▶ WRITTEN TASK: Write each line out again exactly as written.

▶ STORED DATA:

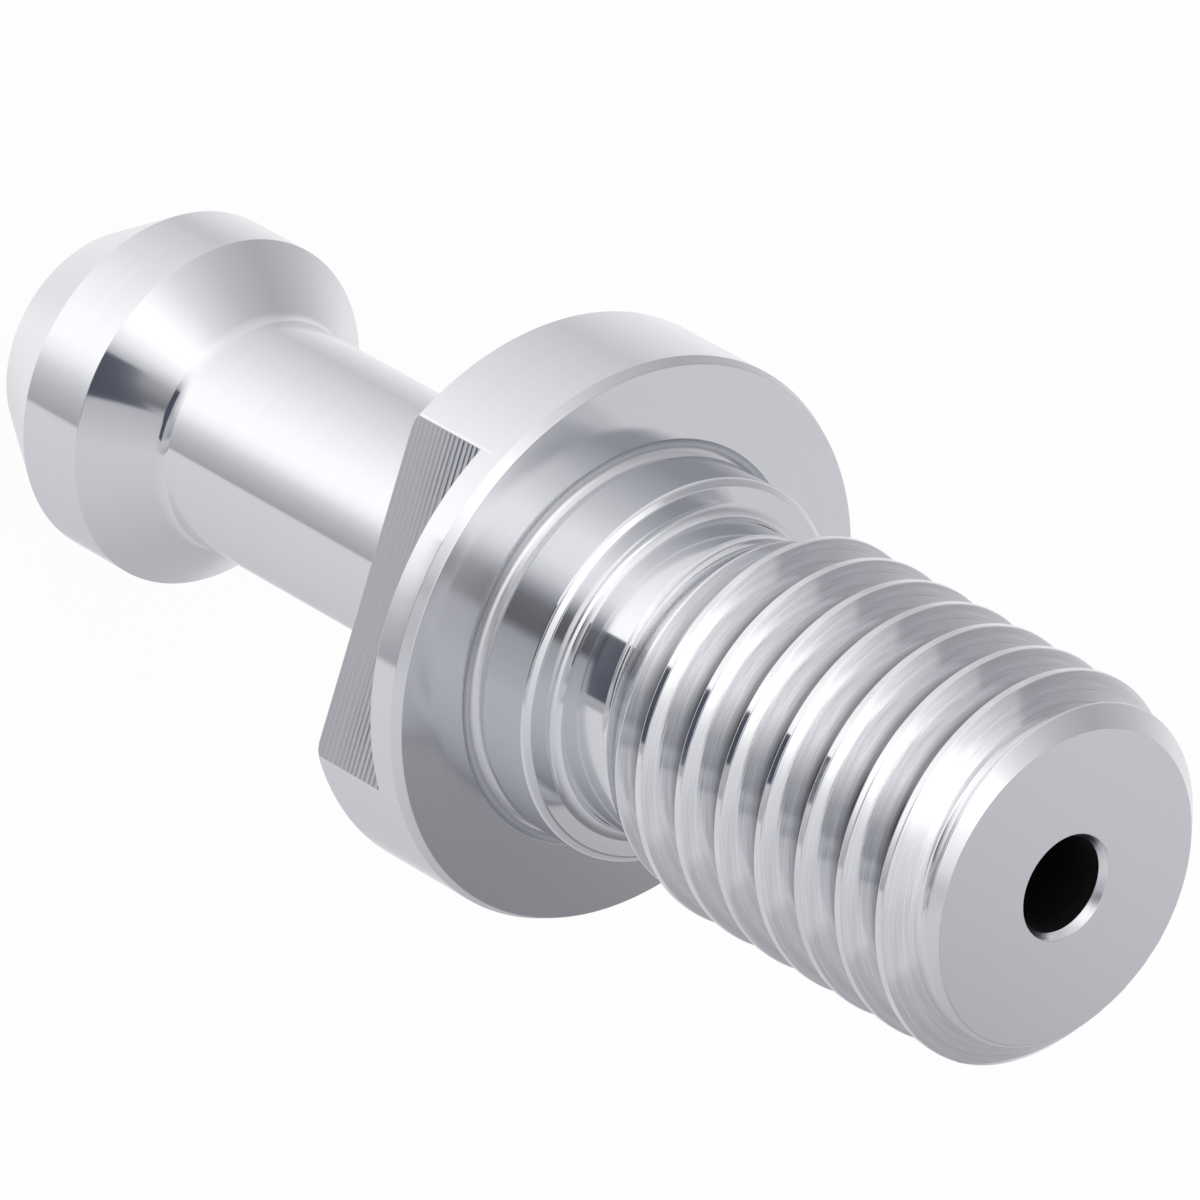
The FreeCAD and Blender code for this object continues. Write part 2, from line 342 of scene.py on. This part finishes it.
def groove_cuts(angle):
    """Each turn's cut in one column, from the relief up: number, start, points inside, end and groove."""
    cuts = []
    for count in range(int(THREAD_TURNS) + 1, -1, -1):
        passed = count - angle / TURN
        if not 0 <= passed <= THREAD_TURNS:
            continue
        middle = TIP + LEAD_IN - PITCH * passed
        groove = [(middle + along, r) for along, r in GROOVE]
        foot, top = max(groove[0][0], RELIEF_FOOT), min(groove[-1][0], TIP)
        heights = sorted({z for z, _ in groove} | {z for z, _ in BLANK_LINE})
        heights = [z for z in heights if foot <= z <= top]
        below = [height(groove, z) < height(BLANK_LINE, z) - TINY for z in heights]
        if not any(below):
            continue
        first = below.index(True)
        last = len(below) - 1 - below[::-1].index(True)
        start = crossing(heights[first - 1], heights[first], groove)
        inside = []
        for i, (z, r) in enumerate(groove):
            if start[0] < z < TIP and below[heights.index(z)]:
                inside.append((z, r, i))
        end = None
        if last < len(below) - 1:
            end = crossing(heights[last], heights[last + 1], groove)
        cuts.append((count, start, inside, end, groove))
    return cuts


def threaded_corners(angle):
    """The outline from the relief to the tip in one column: (r, z, rounding, name, finish after it)."""
    corners = []
    at = 0
    for count, start, inside, end, groove in groove_cuts(angle):
        while at < len(BLANK) and BLANK[at][0][0] < start[0]:
            (z, r), rounding, name, finish = BLANK[at]
            corners.append((r, z, rounding, (name,), finish))
            at += 1
        corners.append((start[1], start[0], CREST_ROUND, ("in", count), "threaded"))
        for z, r, index in inside:
            corners.append((r, z, "chord", ("groove", count, index), "threaded"))
        if end is None:
            corners.append((height(groove, TIP), TIP, FINE, ("tip",), "faced"))
            return corners
        beyond = "threaded" if end[0] < CHAMFER_START else "turned"
        corners.append((end[1], end[0], EDGE, ("out", count), beyond))
        while at < len(BLANK) and BLANK[at][0][0] <= end[0]:
            at += 1
    for (z, r), rounding, name, finish in BLANK[at:]:
        corners.append((r, z, rounding, (name,), finish))
    return corners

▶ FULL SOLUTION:
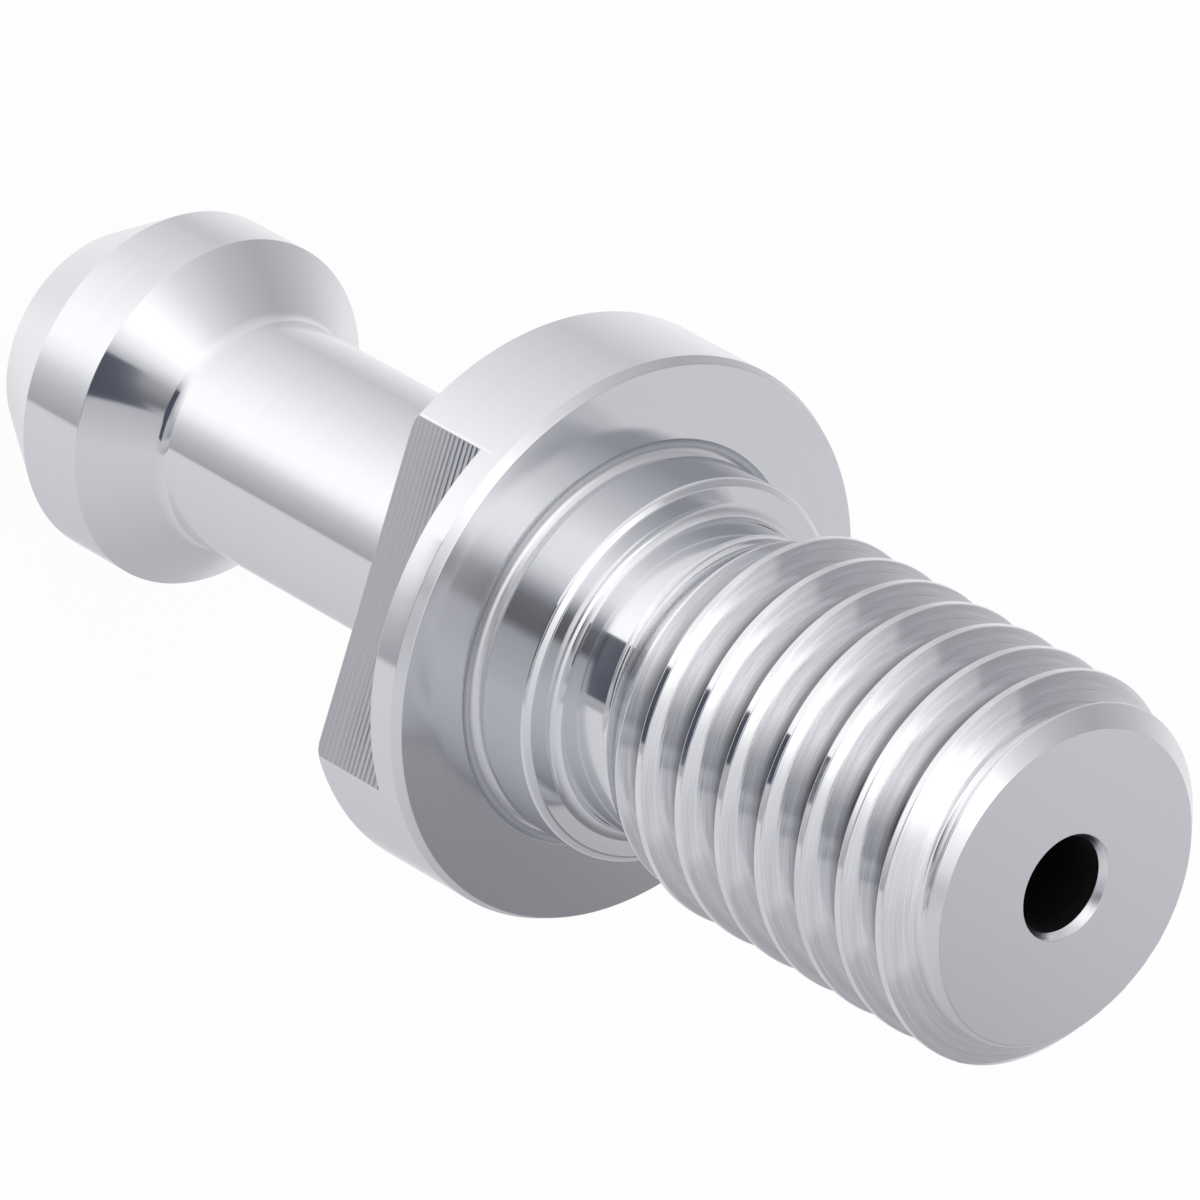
The FreeCAD and Blender code for this object continues. Write part 2, from line 342 of scene.py on. This part finishes it.
def groove_cuts(angle):
    """Each turn's cut in one column, from the relief up: number, start, points inside, end and groove."""
    cuts = []
    for count in range(int(THREAD_TURNS) + 1, -1, -1):
        passed = count - angle / TURN
        if not 0 <= passed <= THREAD_TURNS:
            continue
        middle = TIP + LEAD_IN - PITCH * passed
        groove = [(middle + along, r) for along, r in GROOVE]
        foot, top = max(groove[0][0], RELIEF_FOOT), min(groove[-1][0], TIP)
        heights = sorted({z for z, _ in groove} | {z for z, _ in BLANK_LINE})
        heights = [z for z in heights if foot <= z <= top]
        below = [height(groove, z) < height(BLANK_LINE, z) - TINY for z in heights]
        if not any(below):
            continue
        first = below.index(True)
        last = len(below) - 1 - below[::-1].index(True)
        start = crossing(heights[first - 1], heights[first], groove)
        inside = []
        for i, (z, r) in enumerate(groove):
            if start[0] < z < TIP and below[heights.index(z)]:
                inside.append((z, r, i))
        end = None
        if last < len(below) - 1:
            end = crossing(heights[last], heights[last + 1], groove)
        cuts.append((count, start, inside, end, groove))
    return cuts


def threaded_corners(angle):
    """The outline from the relief to the tip in one column: (r, z, rounding, name, finish after it)."""
    corners = []
    at = 0
    for count, start, inside, end, groove in groove_cuts(angle):
        while at < len(BLANK) and BLANK[at][0][0] < start[0]:
            (z, r), rounding, name, finish = BLANK[at]
            corners.append((r, z, rounding, (name,), finish))
            at += 1
        corners.append((start[1], start[0], CREST_ROUND, ("in", count), "threaded"))
        for z, r, index in inside:
            corners.append((r, z, "chord", ("groove", count, index), "threaded"))
        if end is None:
            corners.append((height(groove, TIP), TIP, FINE, ("tip",), "faced"))
            return corners
        beyond = "threaded" if end[0] < CHAMFER_START else "turned"
        corners.append((end[1], end[0], EDGE, ("out", count), beyond))
        while at < len(BLANK) and BLANK[at][0][0] <= end[0]:
            at += 1
    for (z, r), rounding, name, finish in BLANK[at:]:
        corners.append((r, z, rounding, (name,), finish))
    return corners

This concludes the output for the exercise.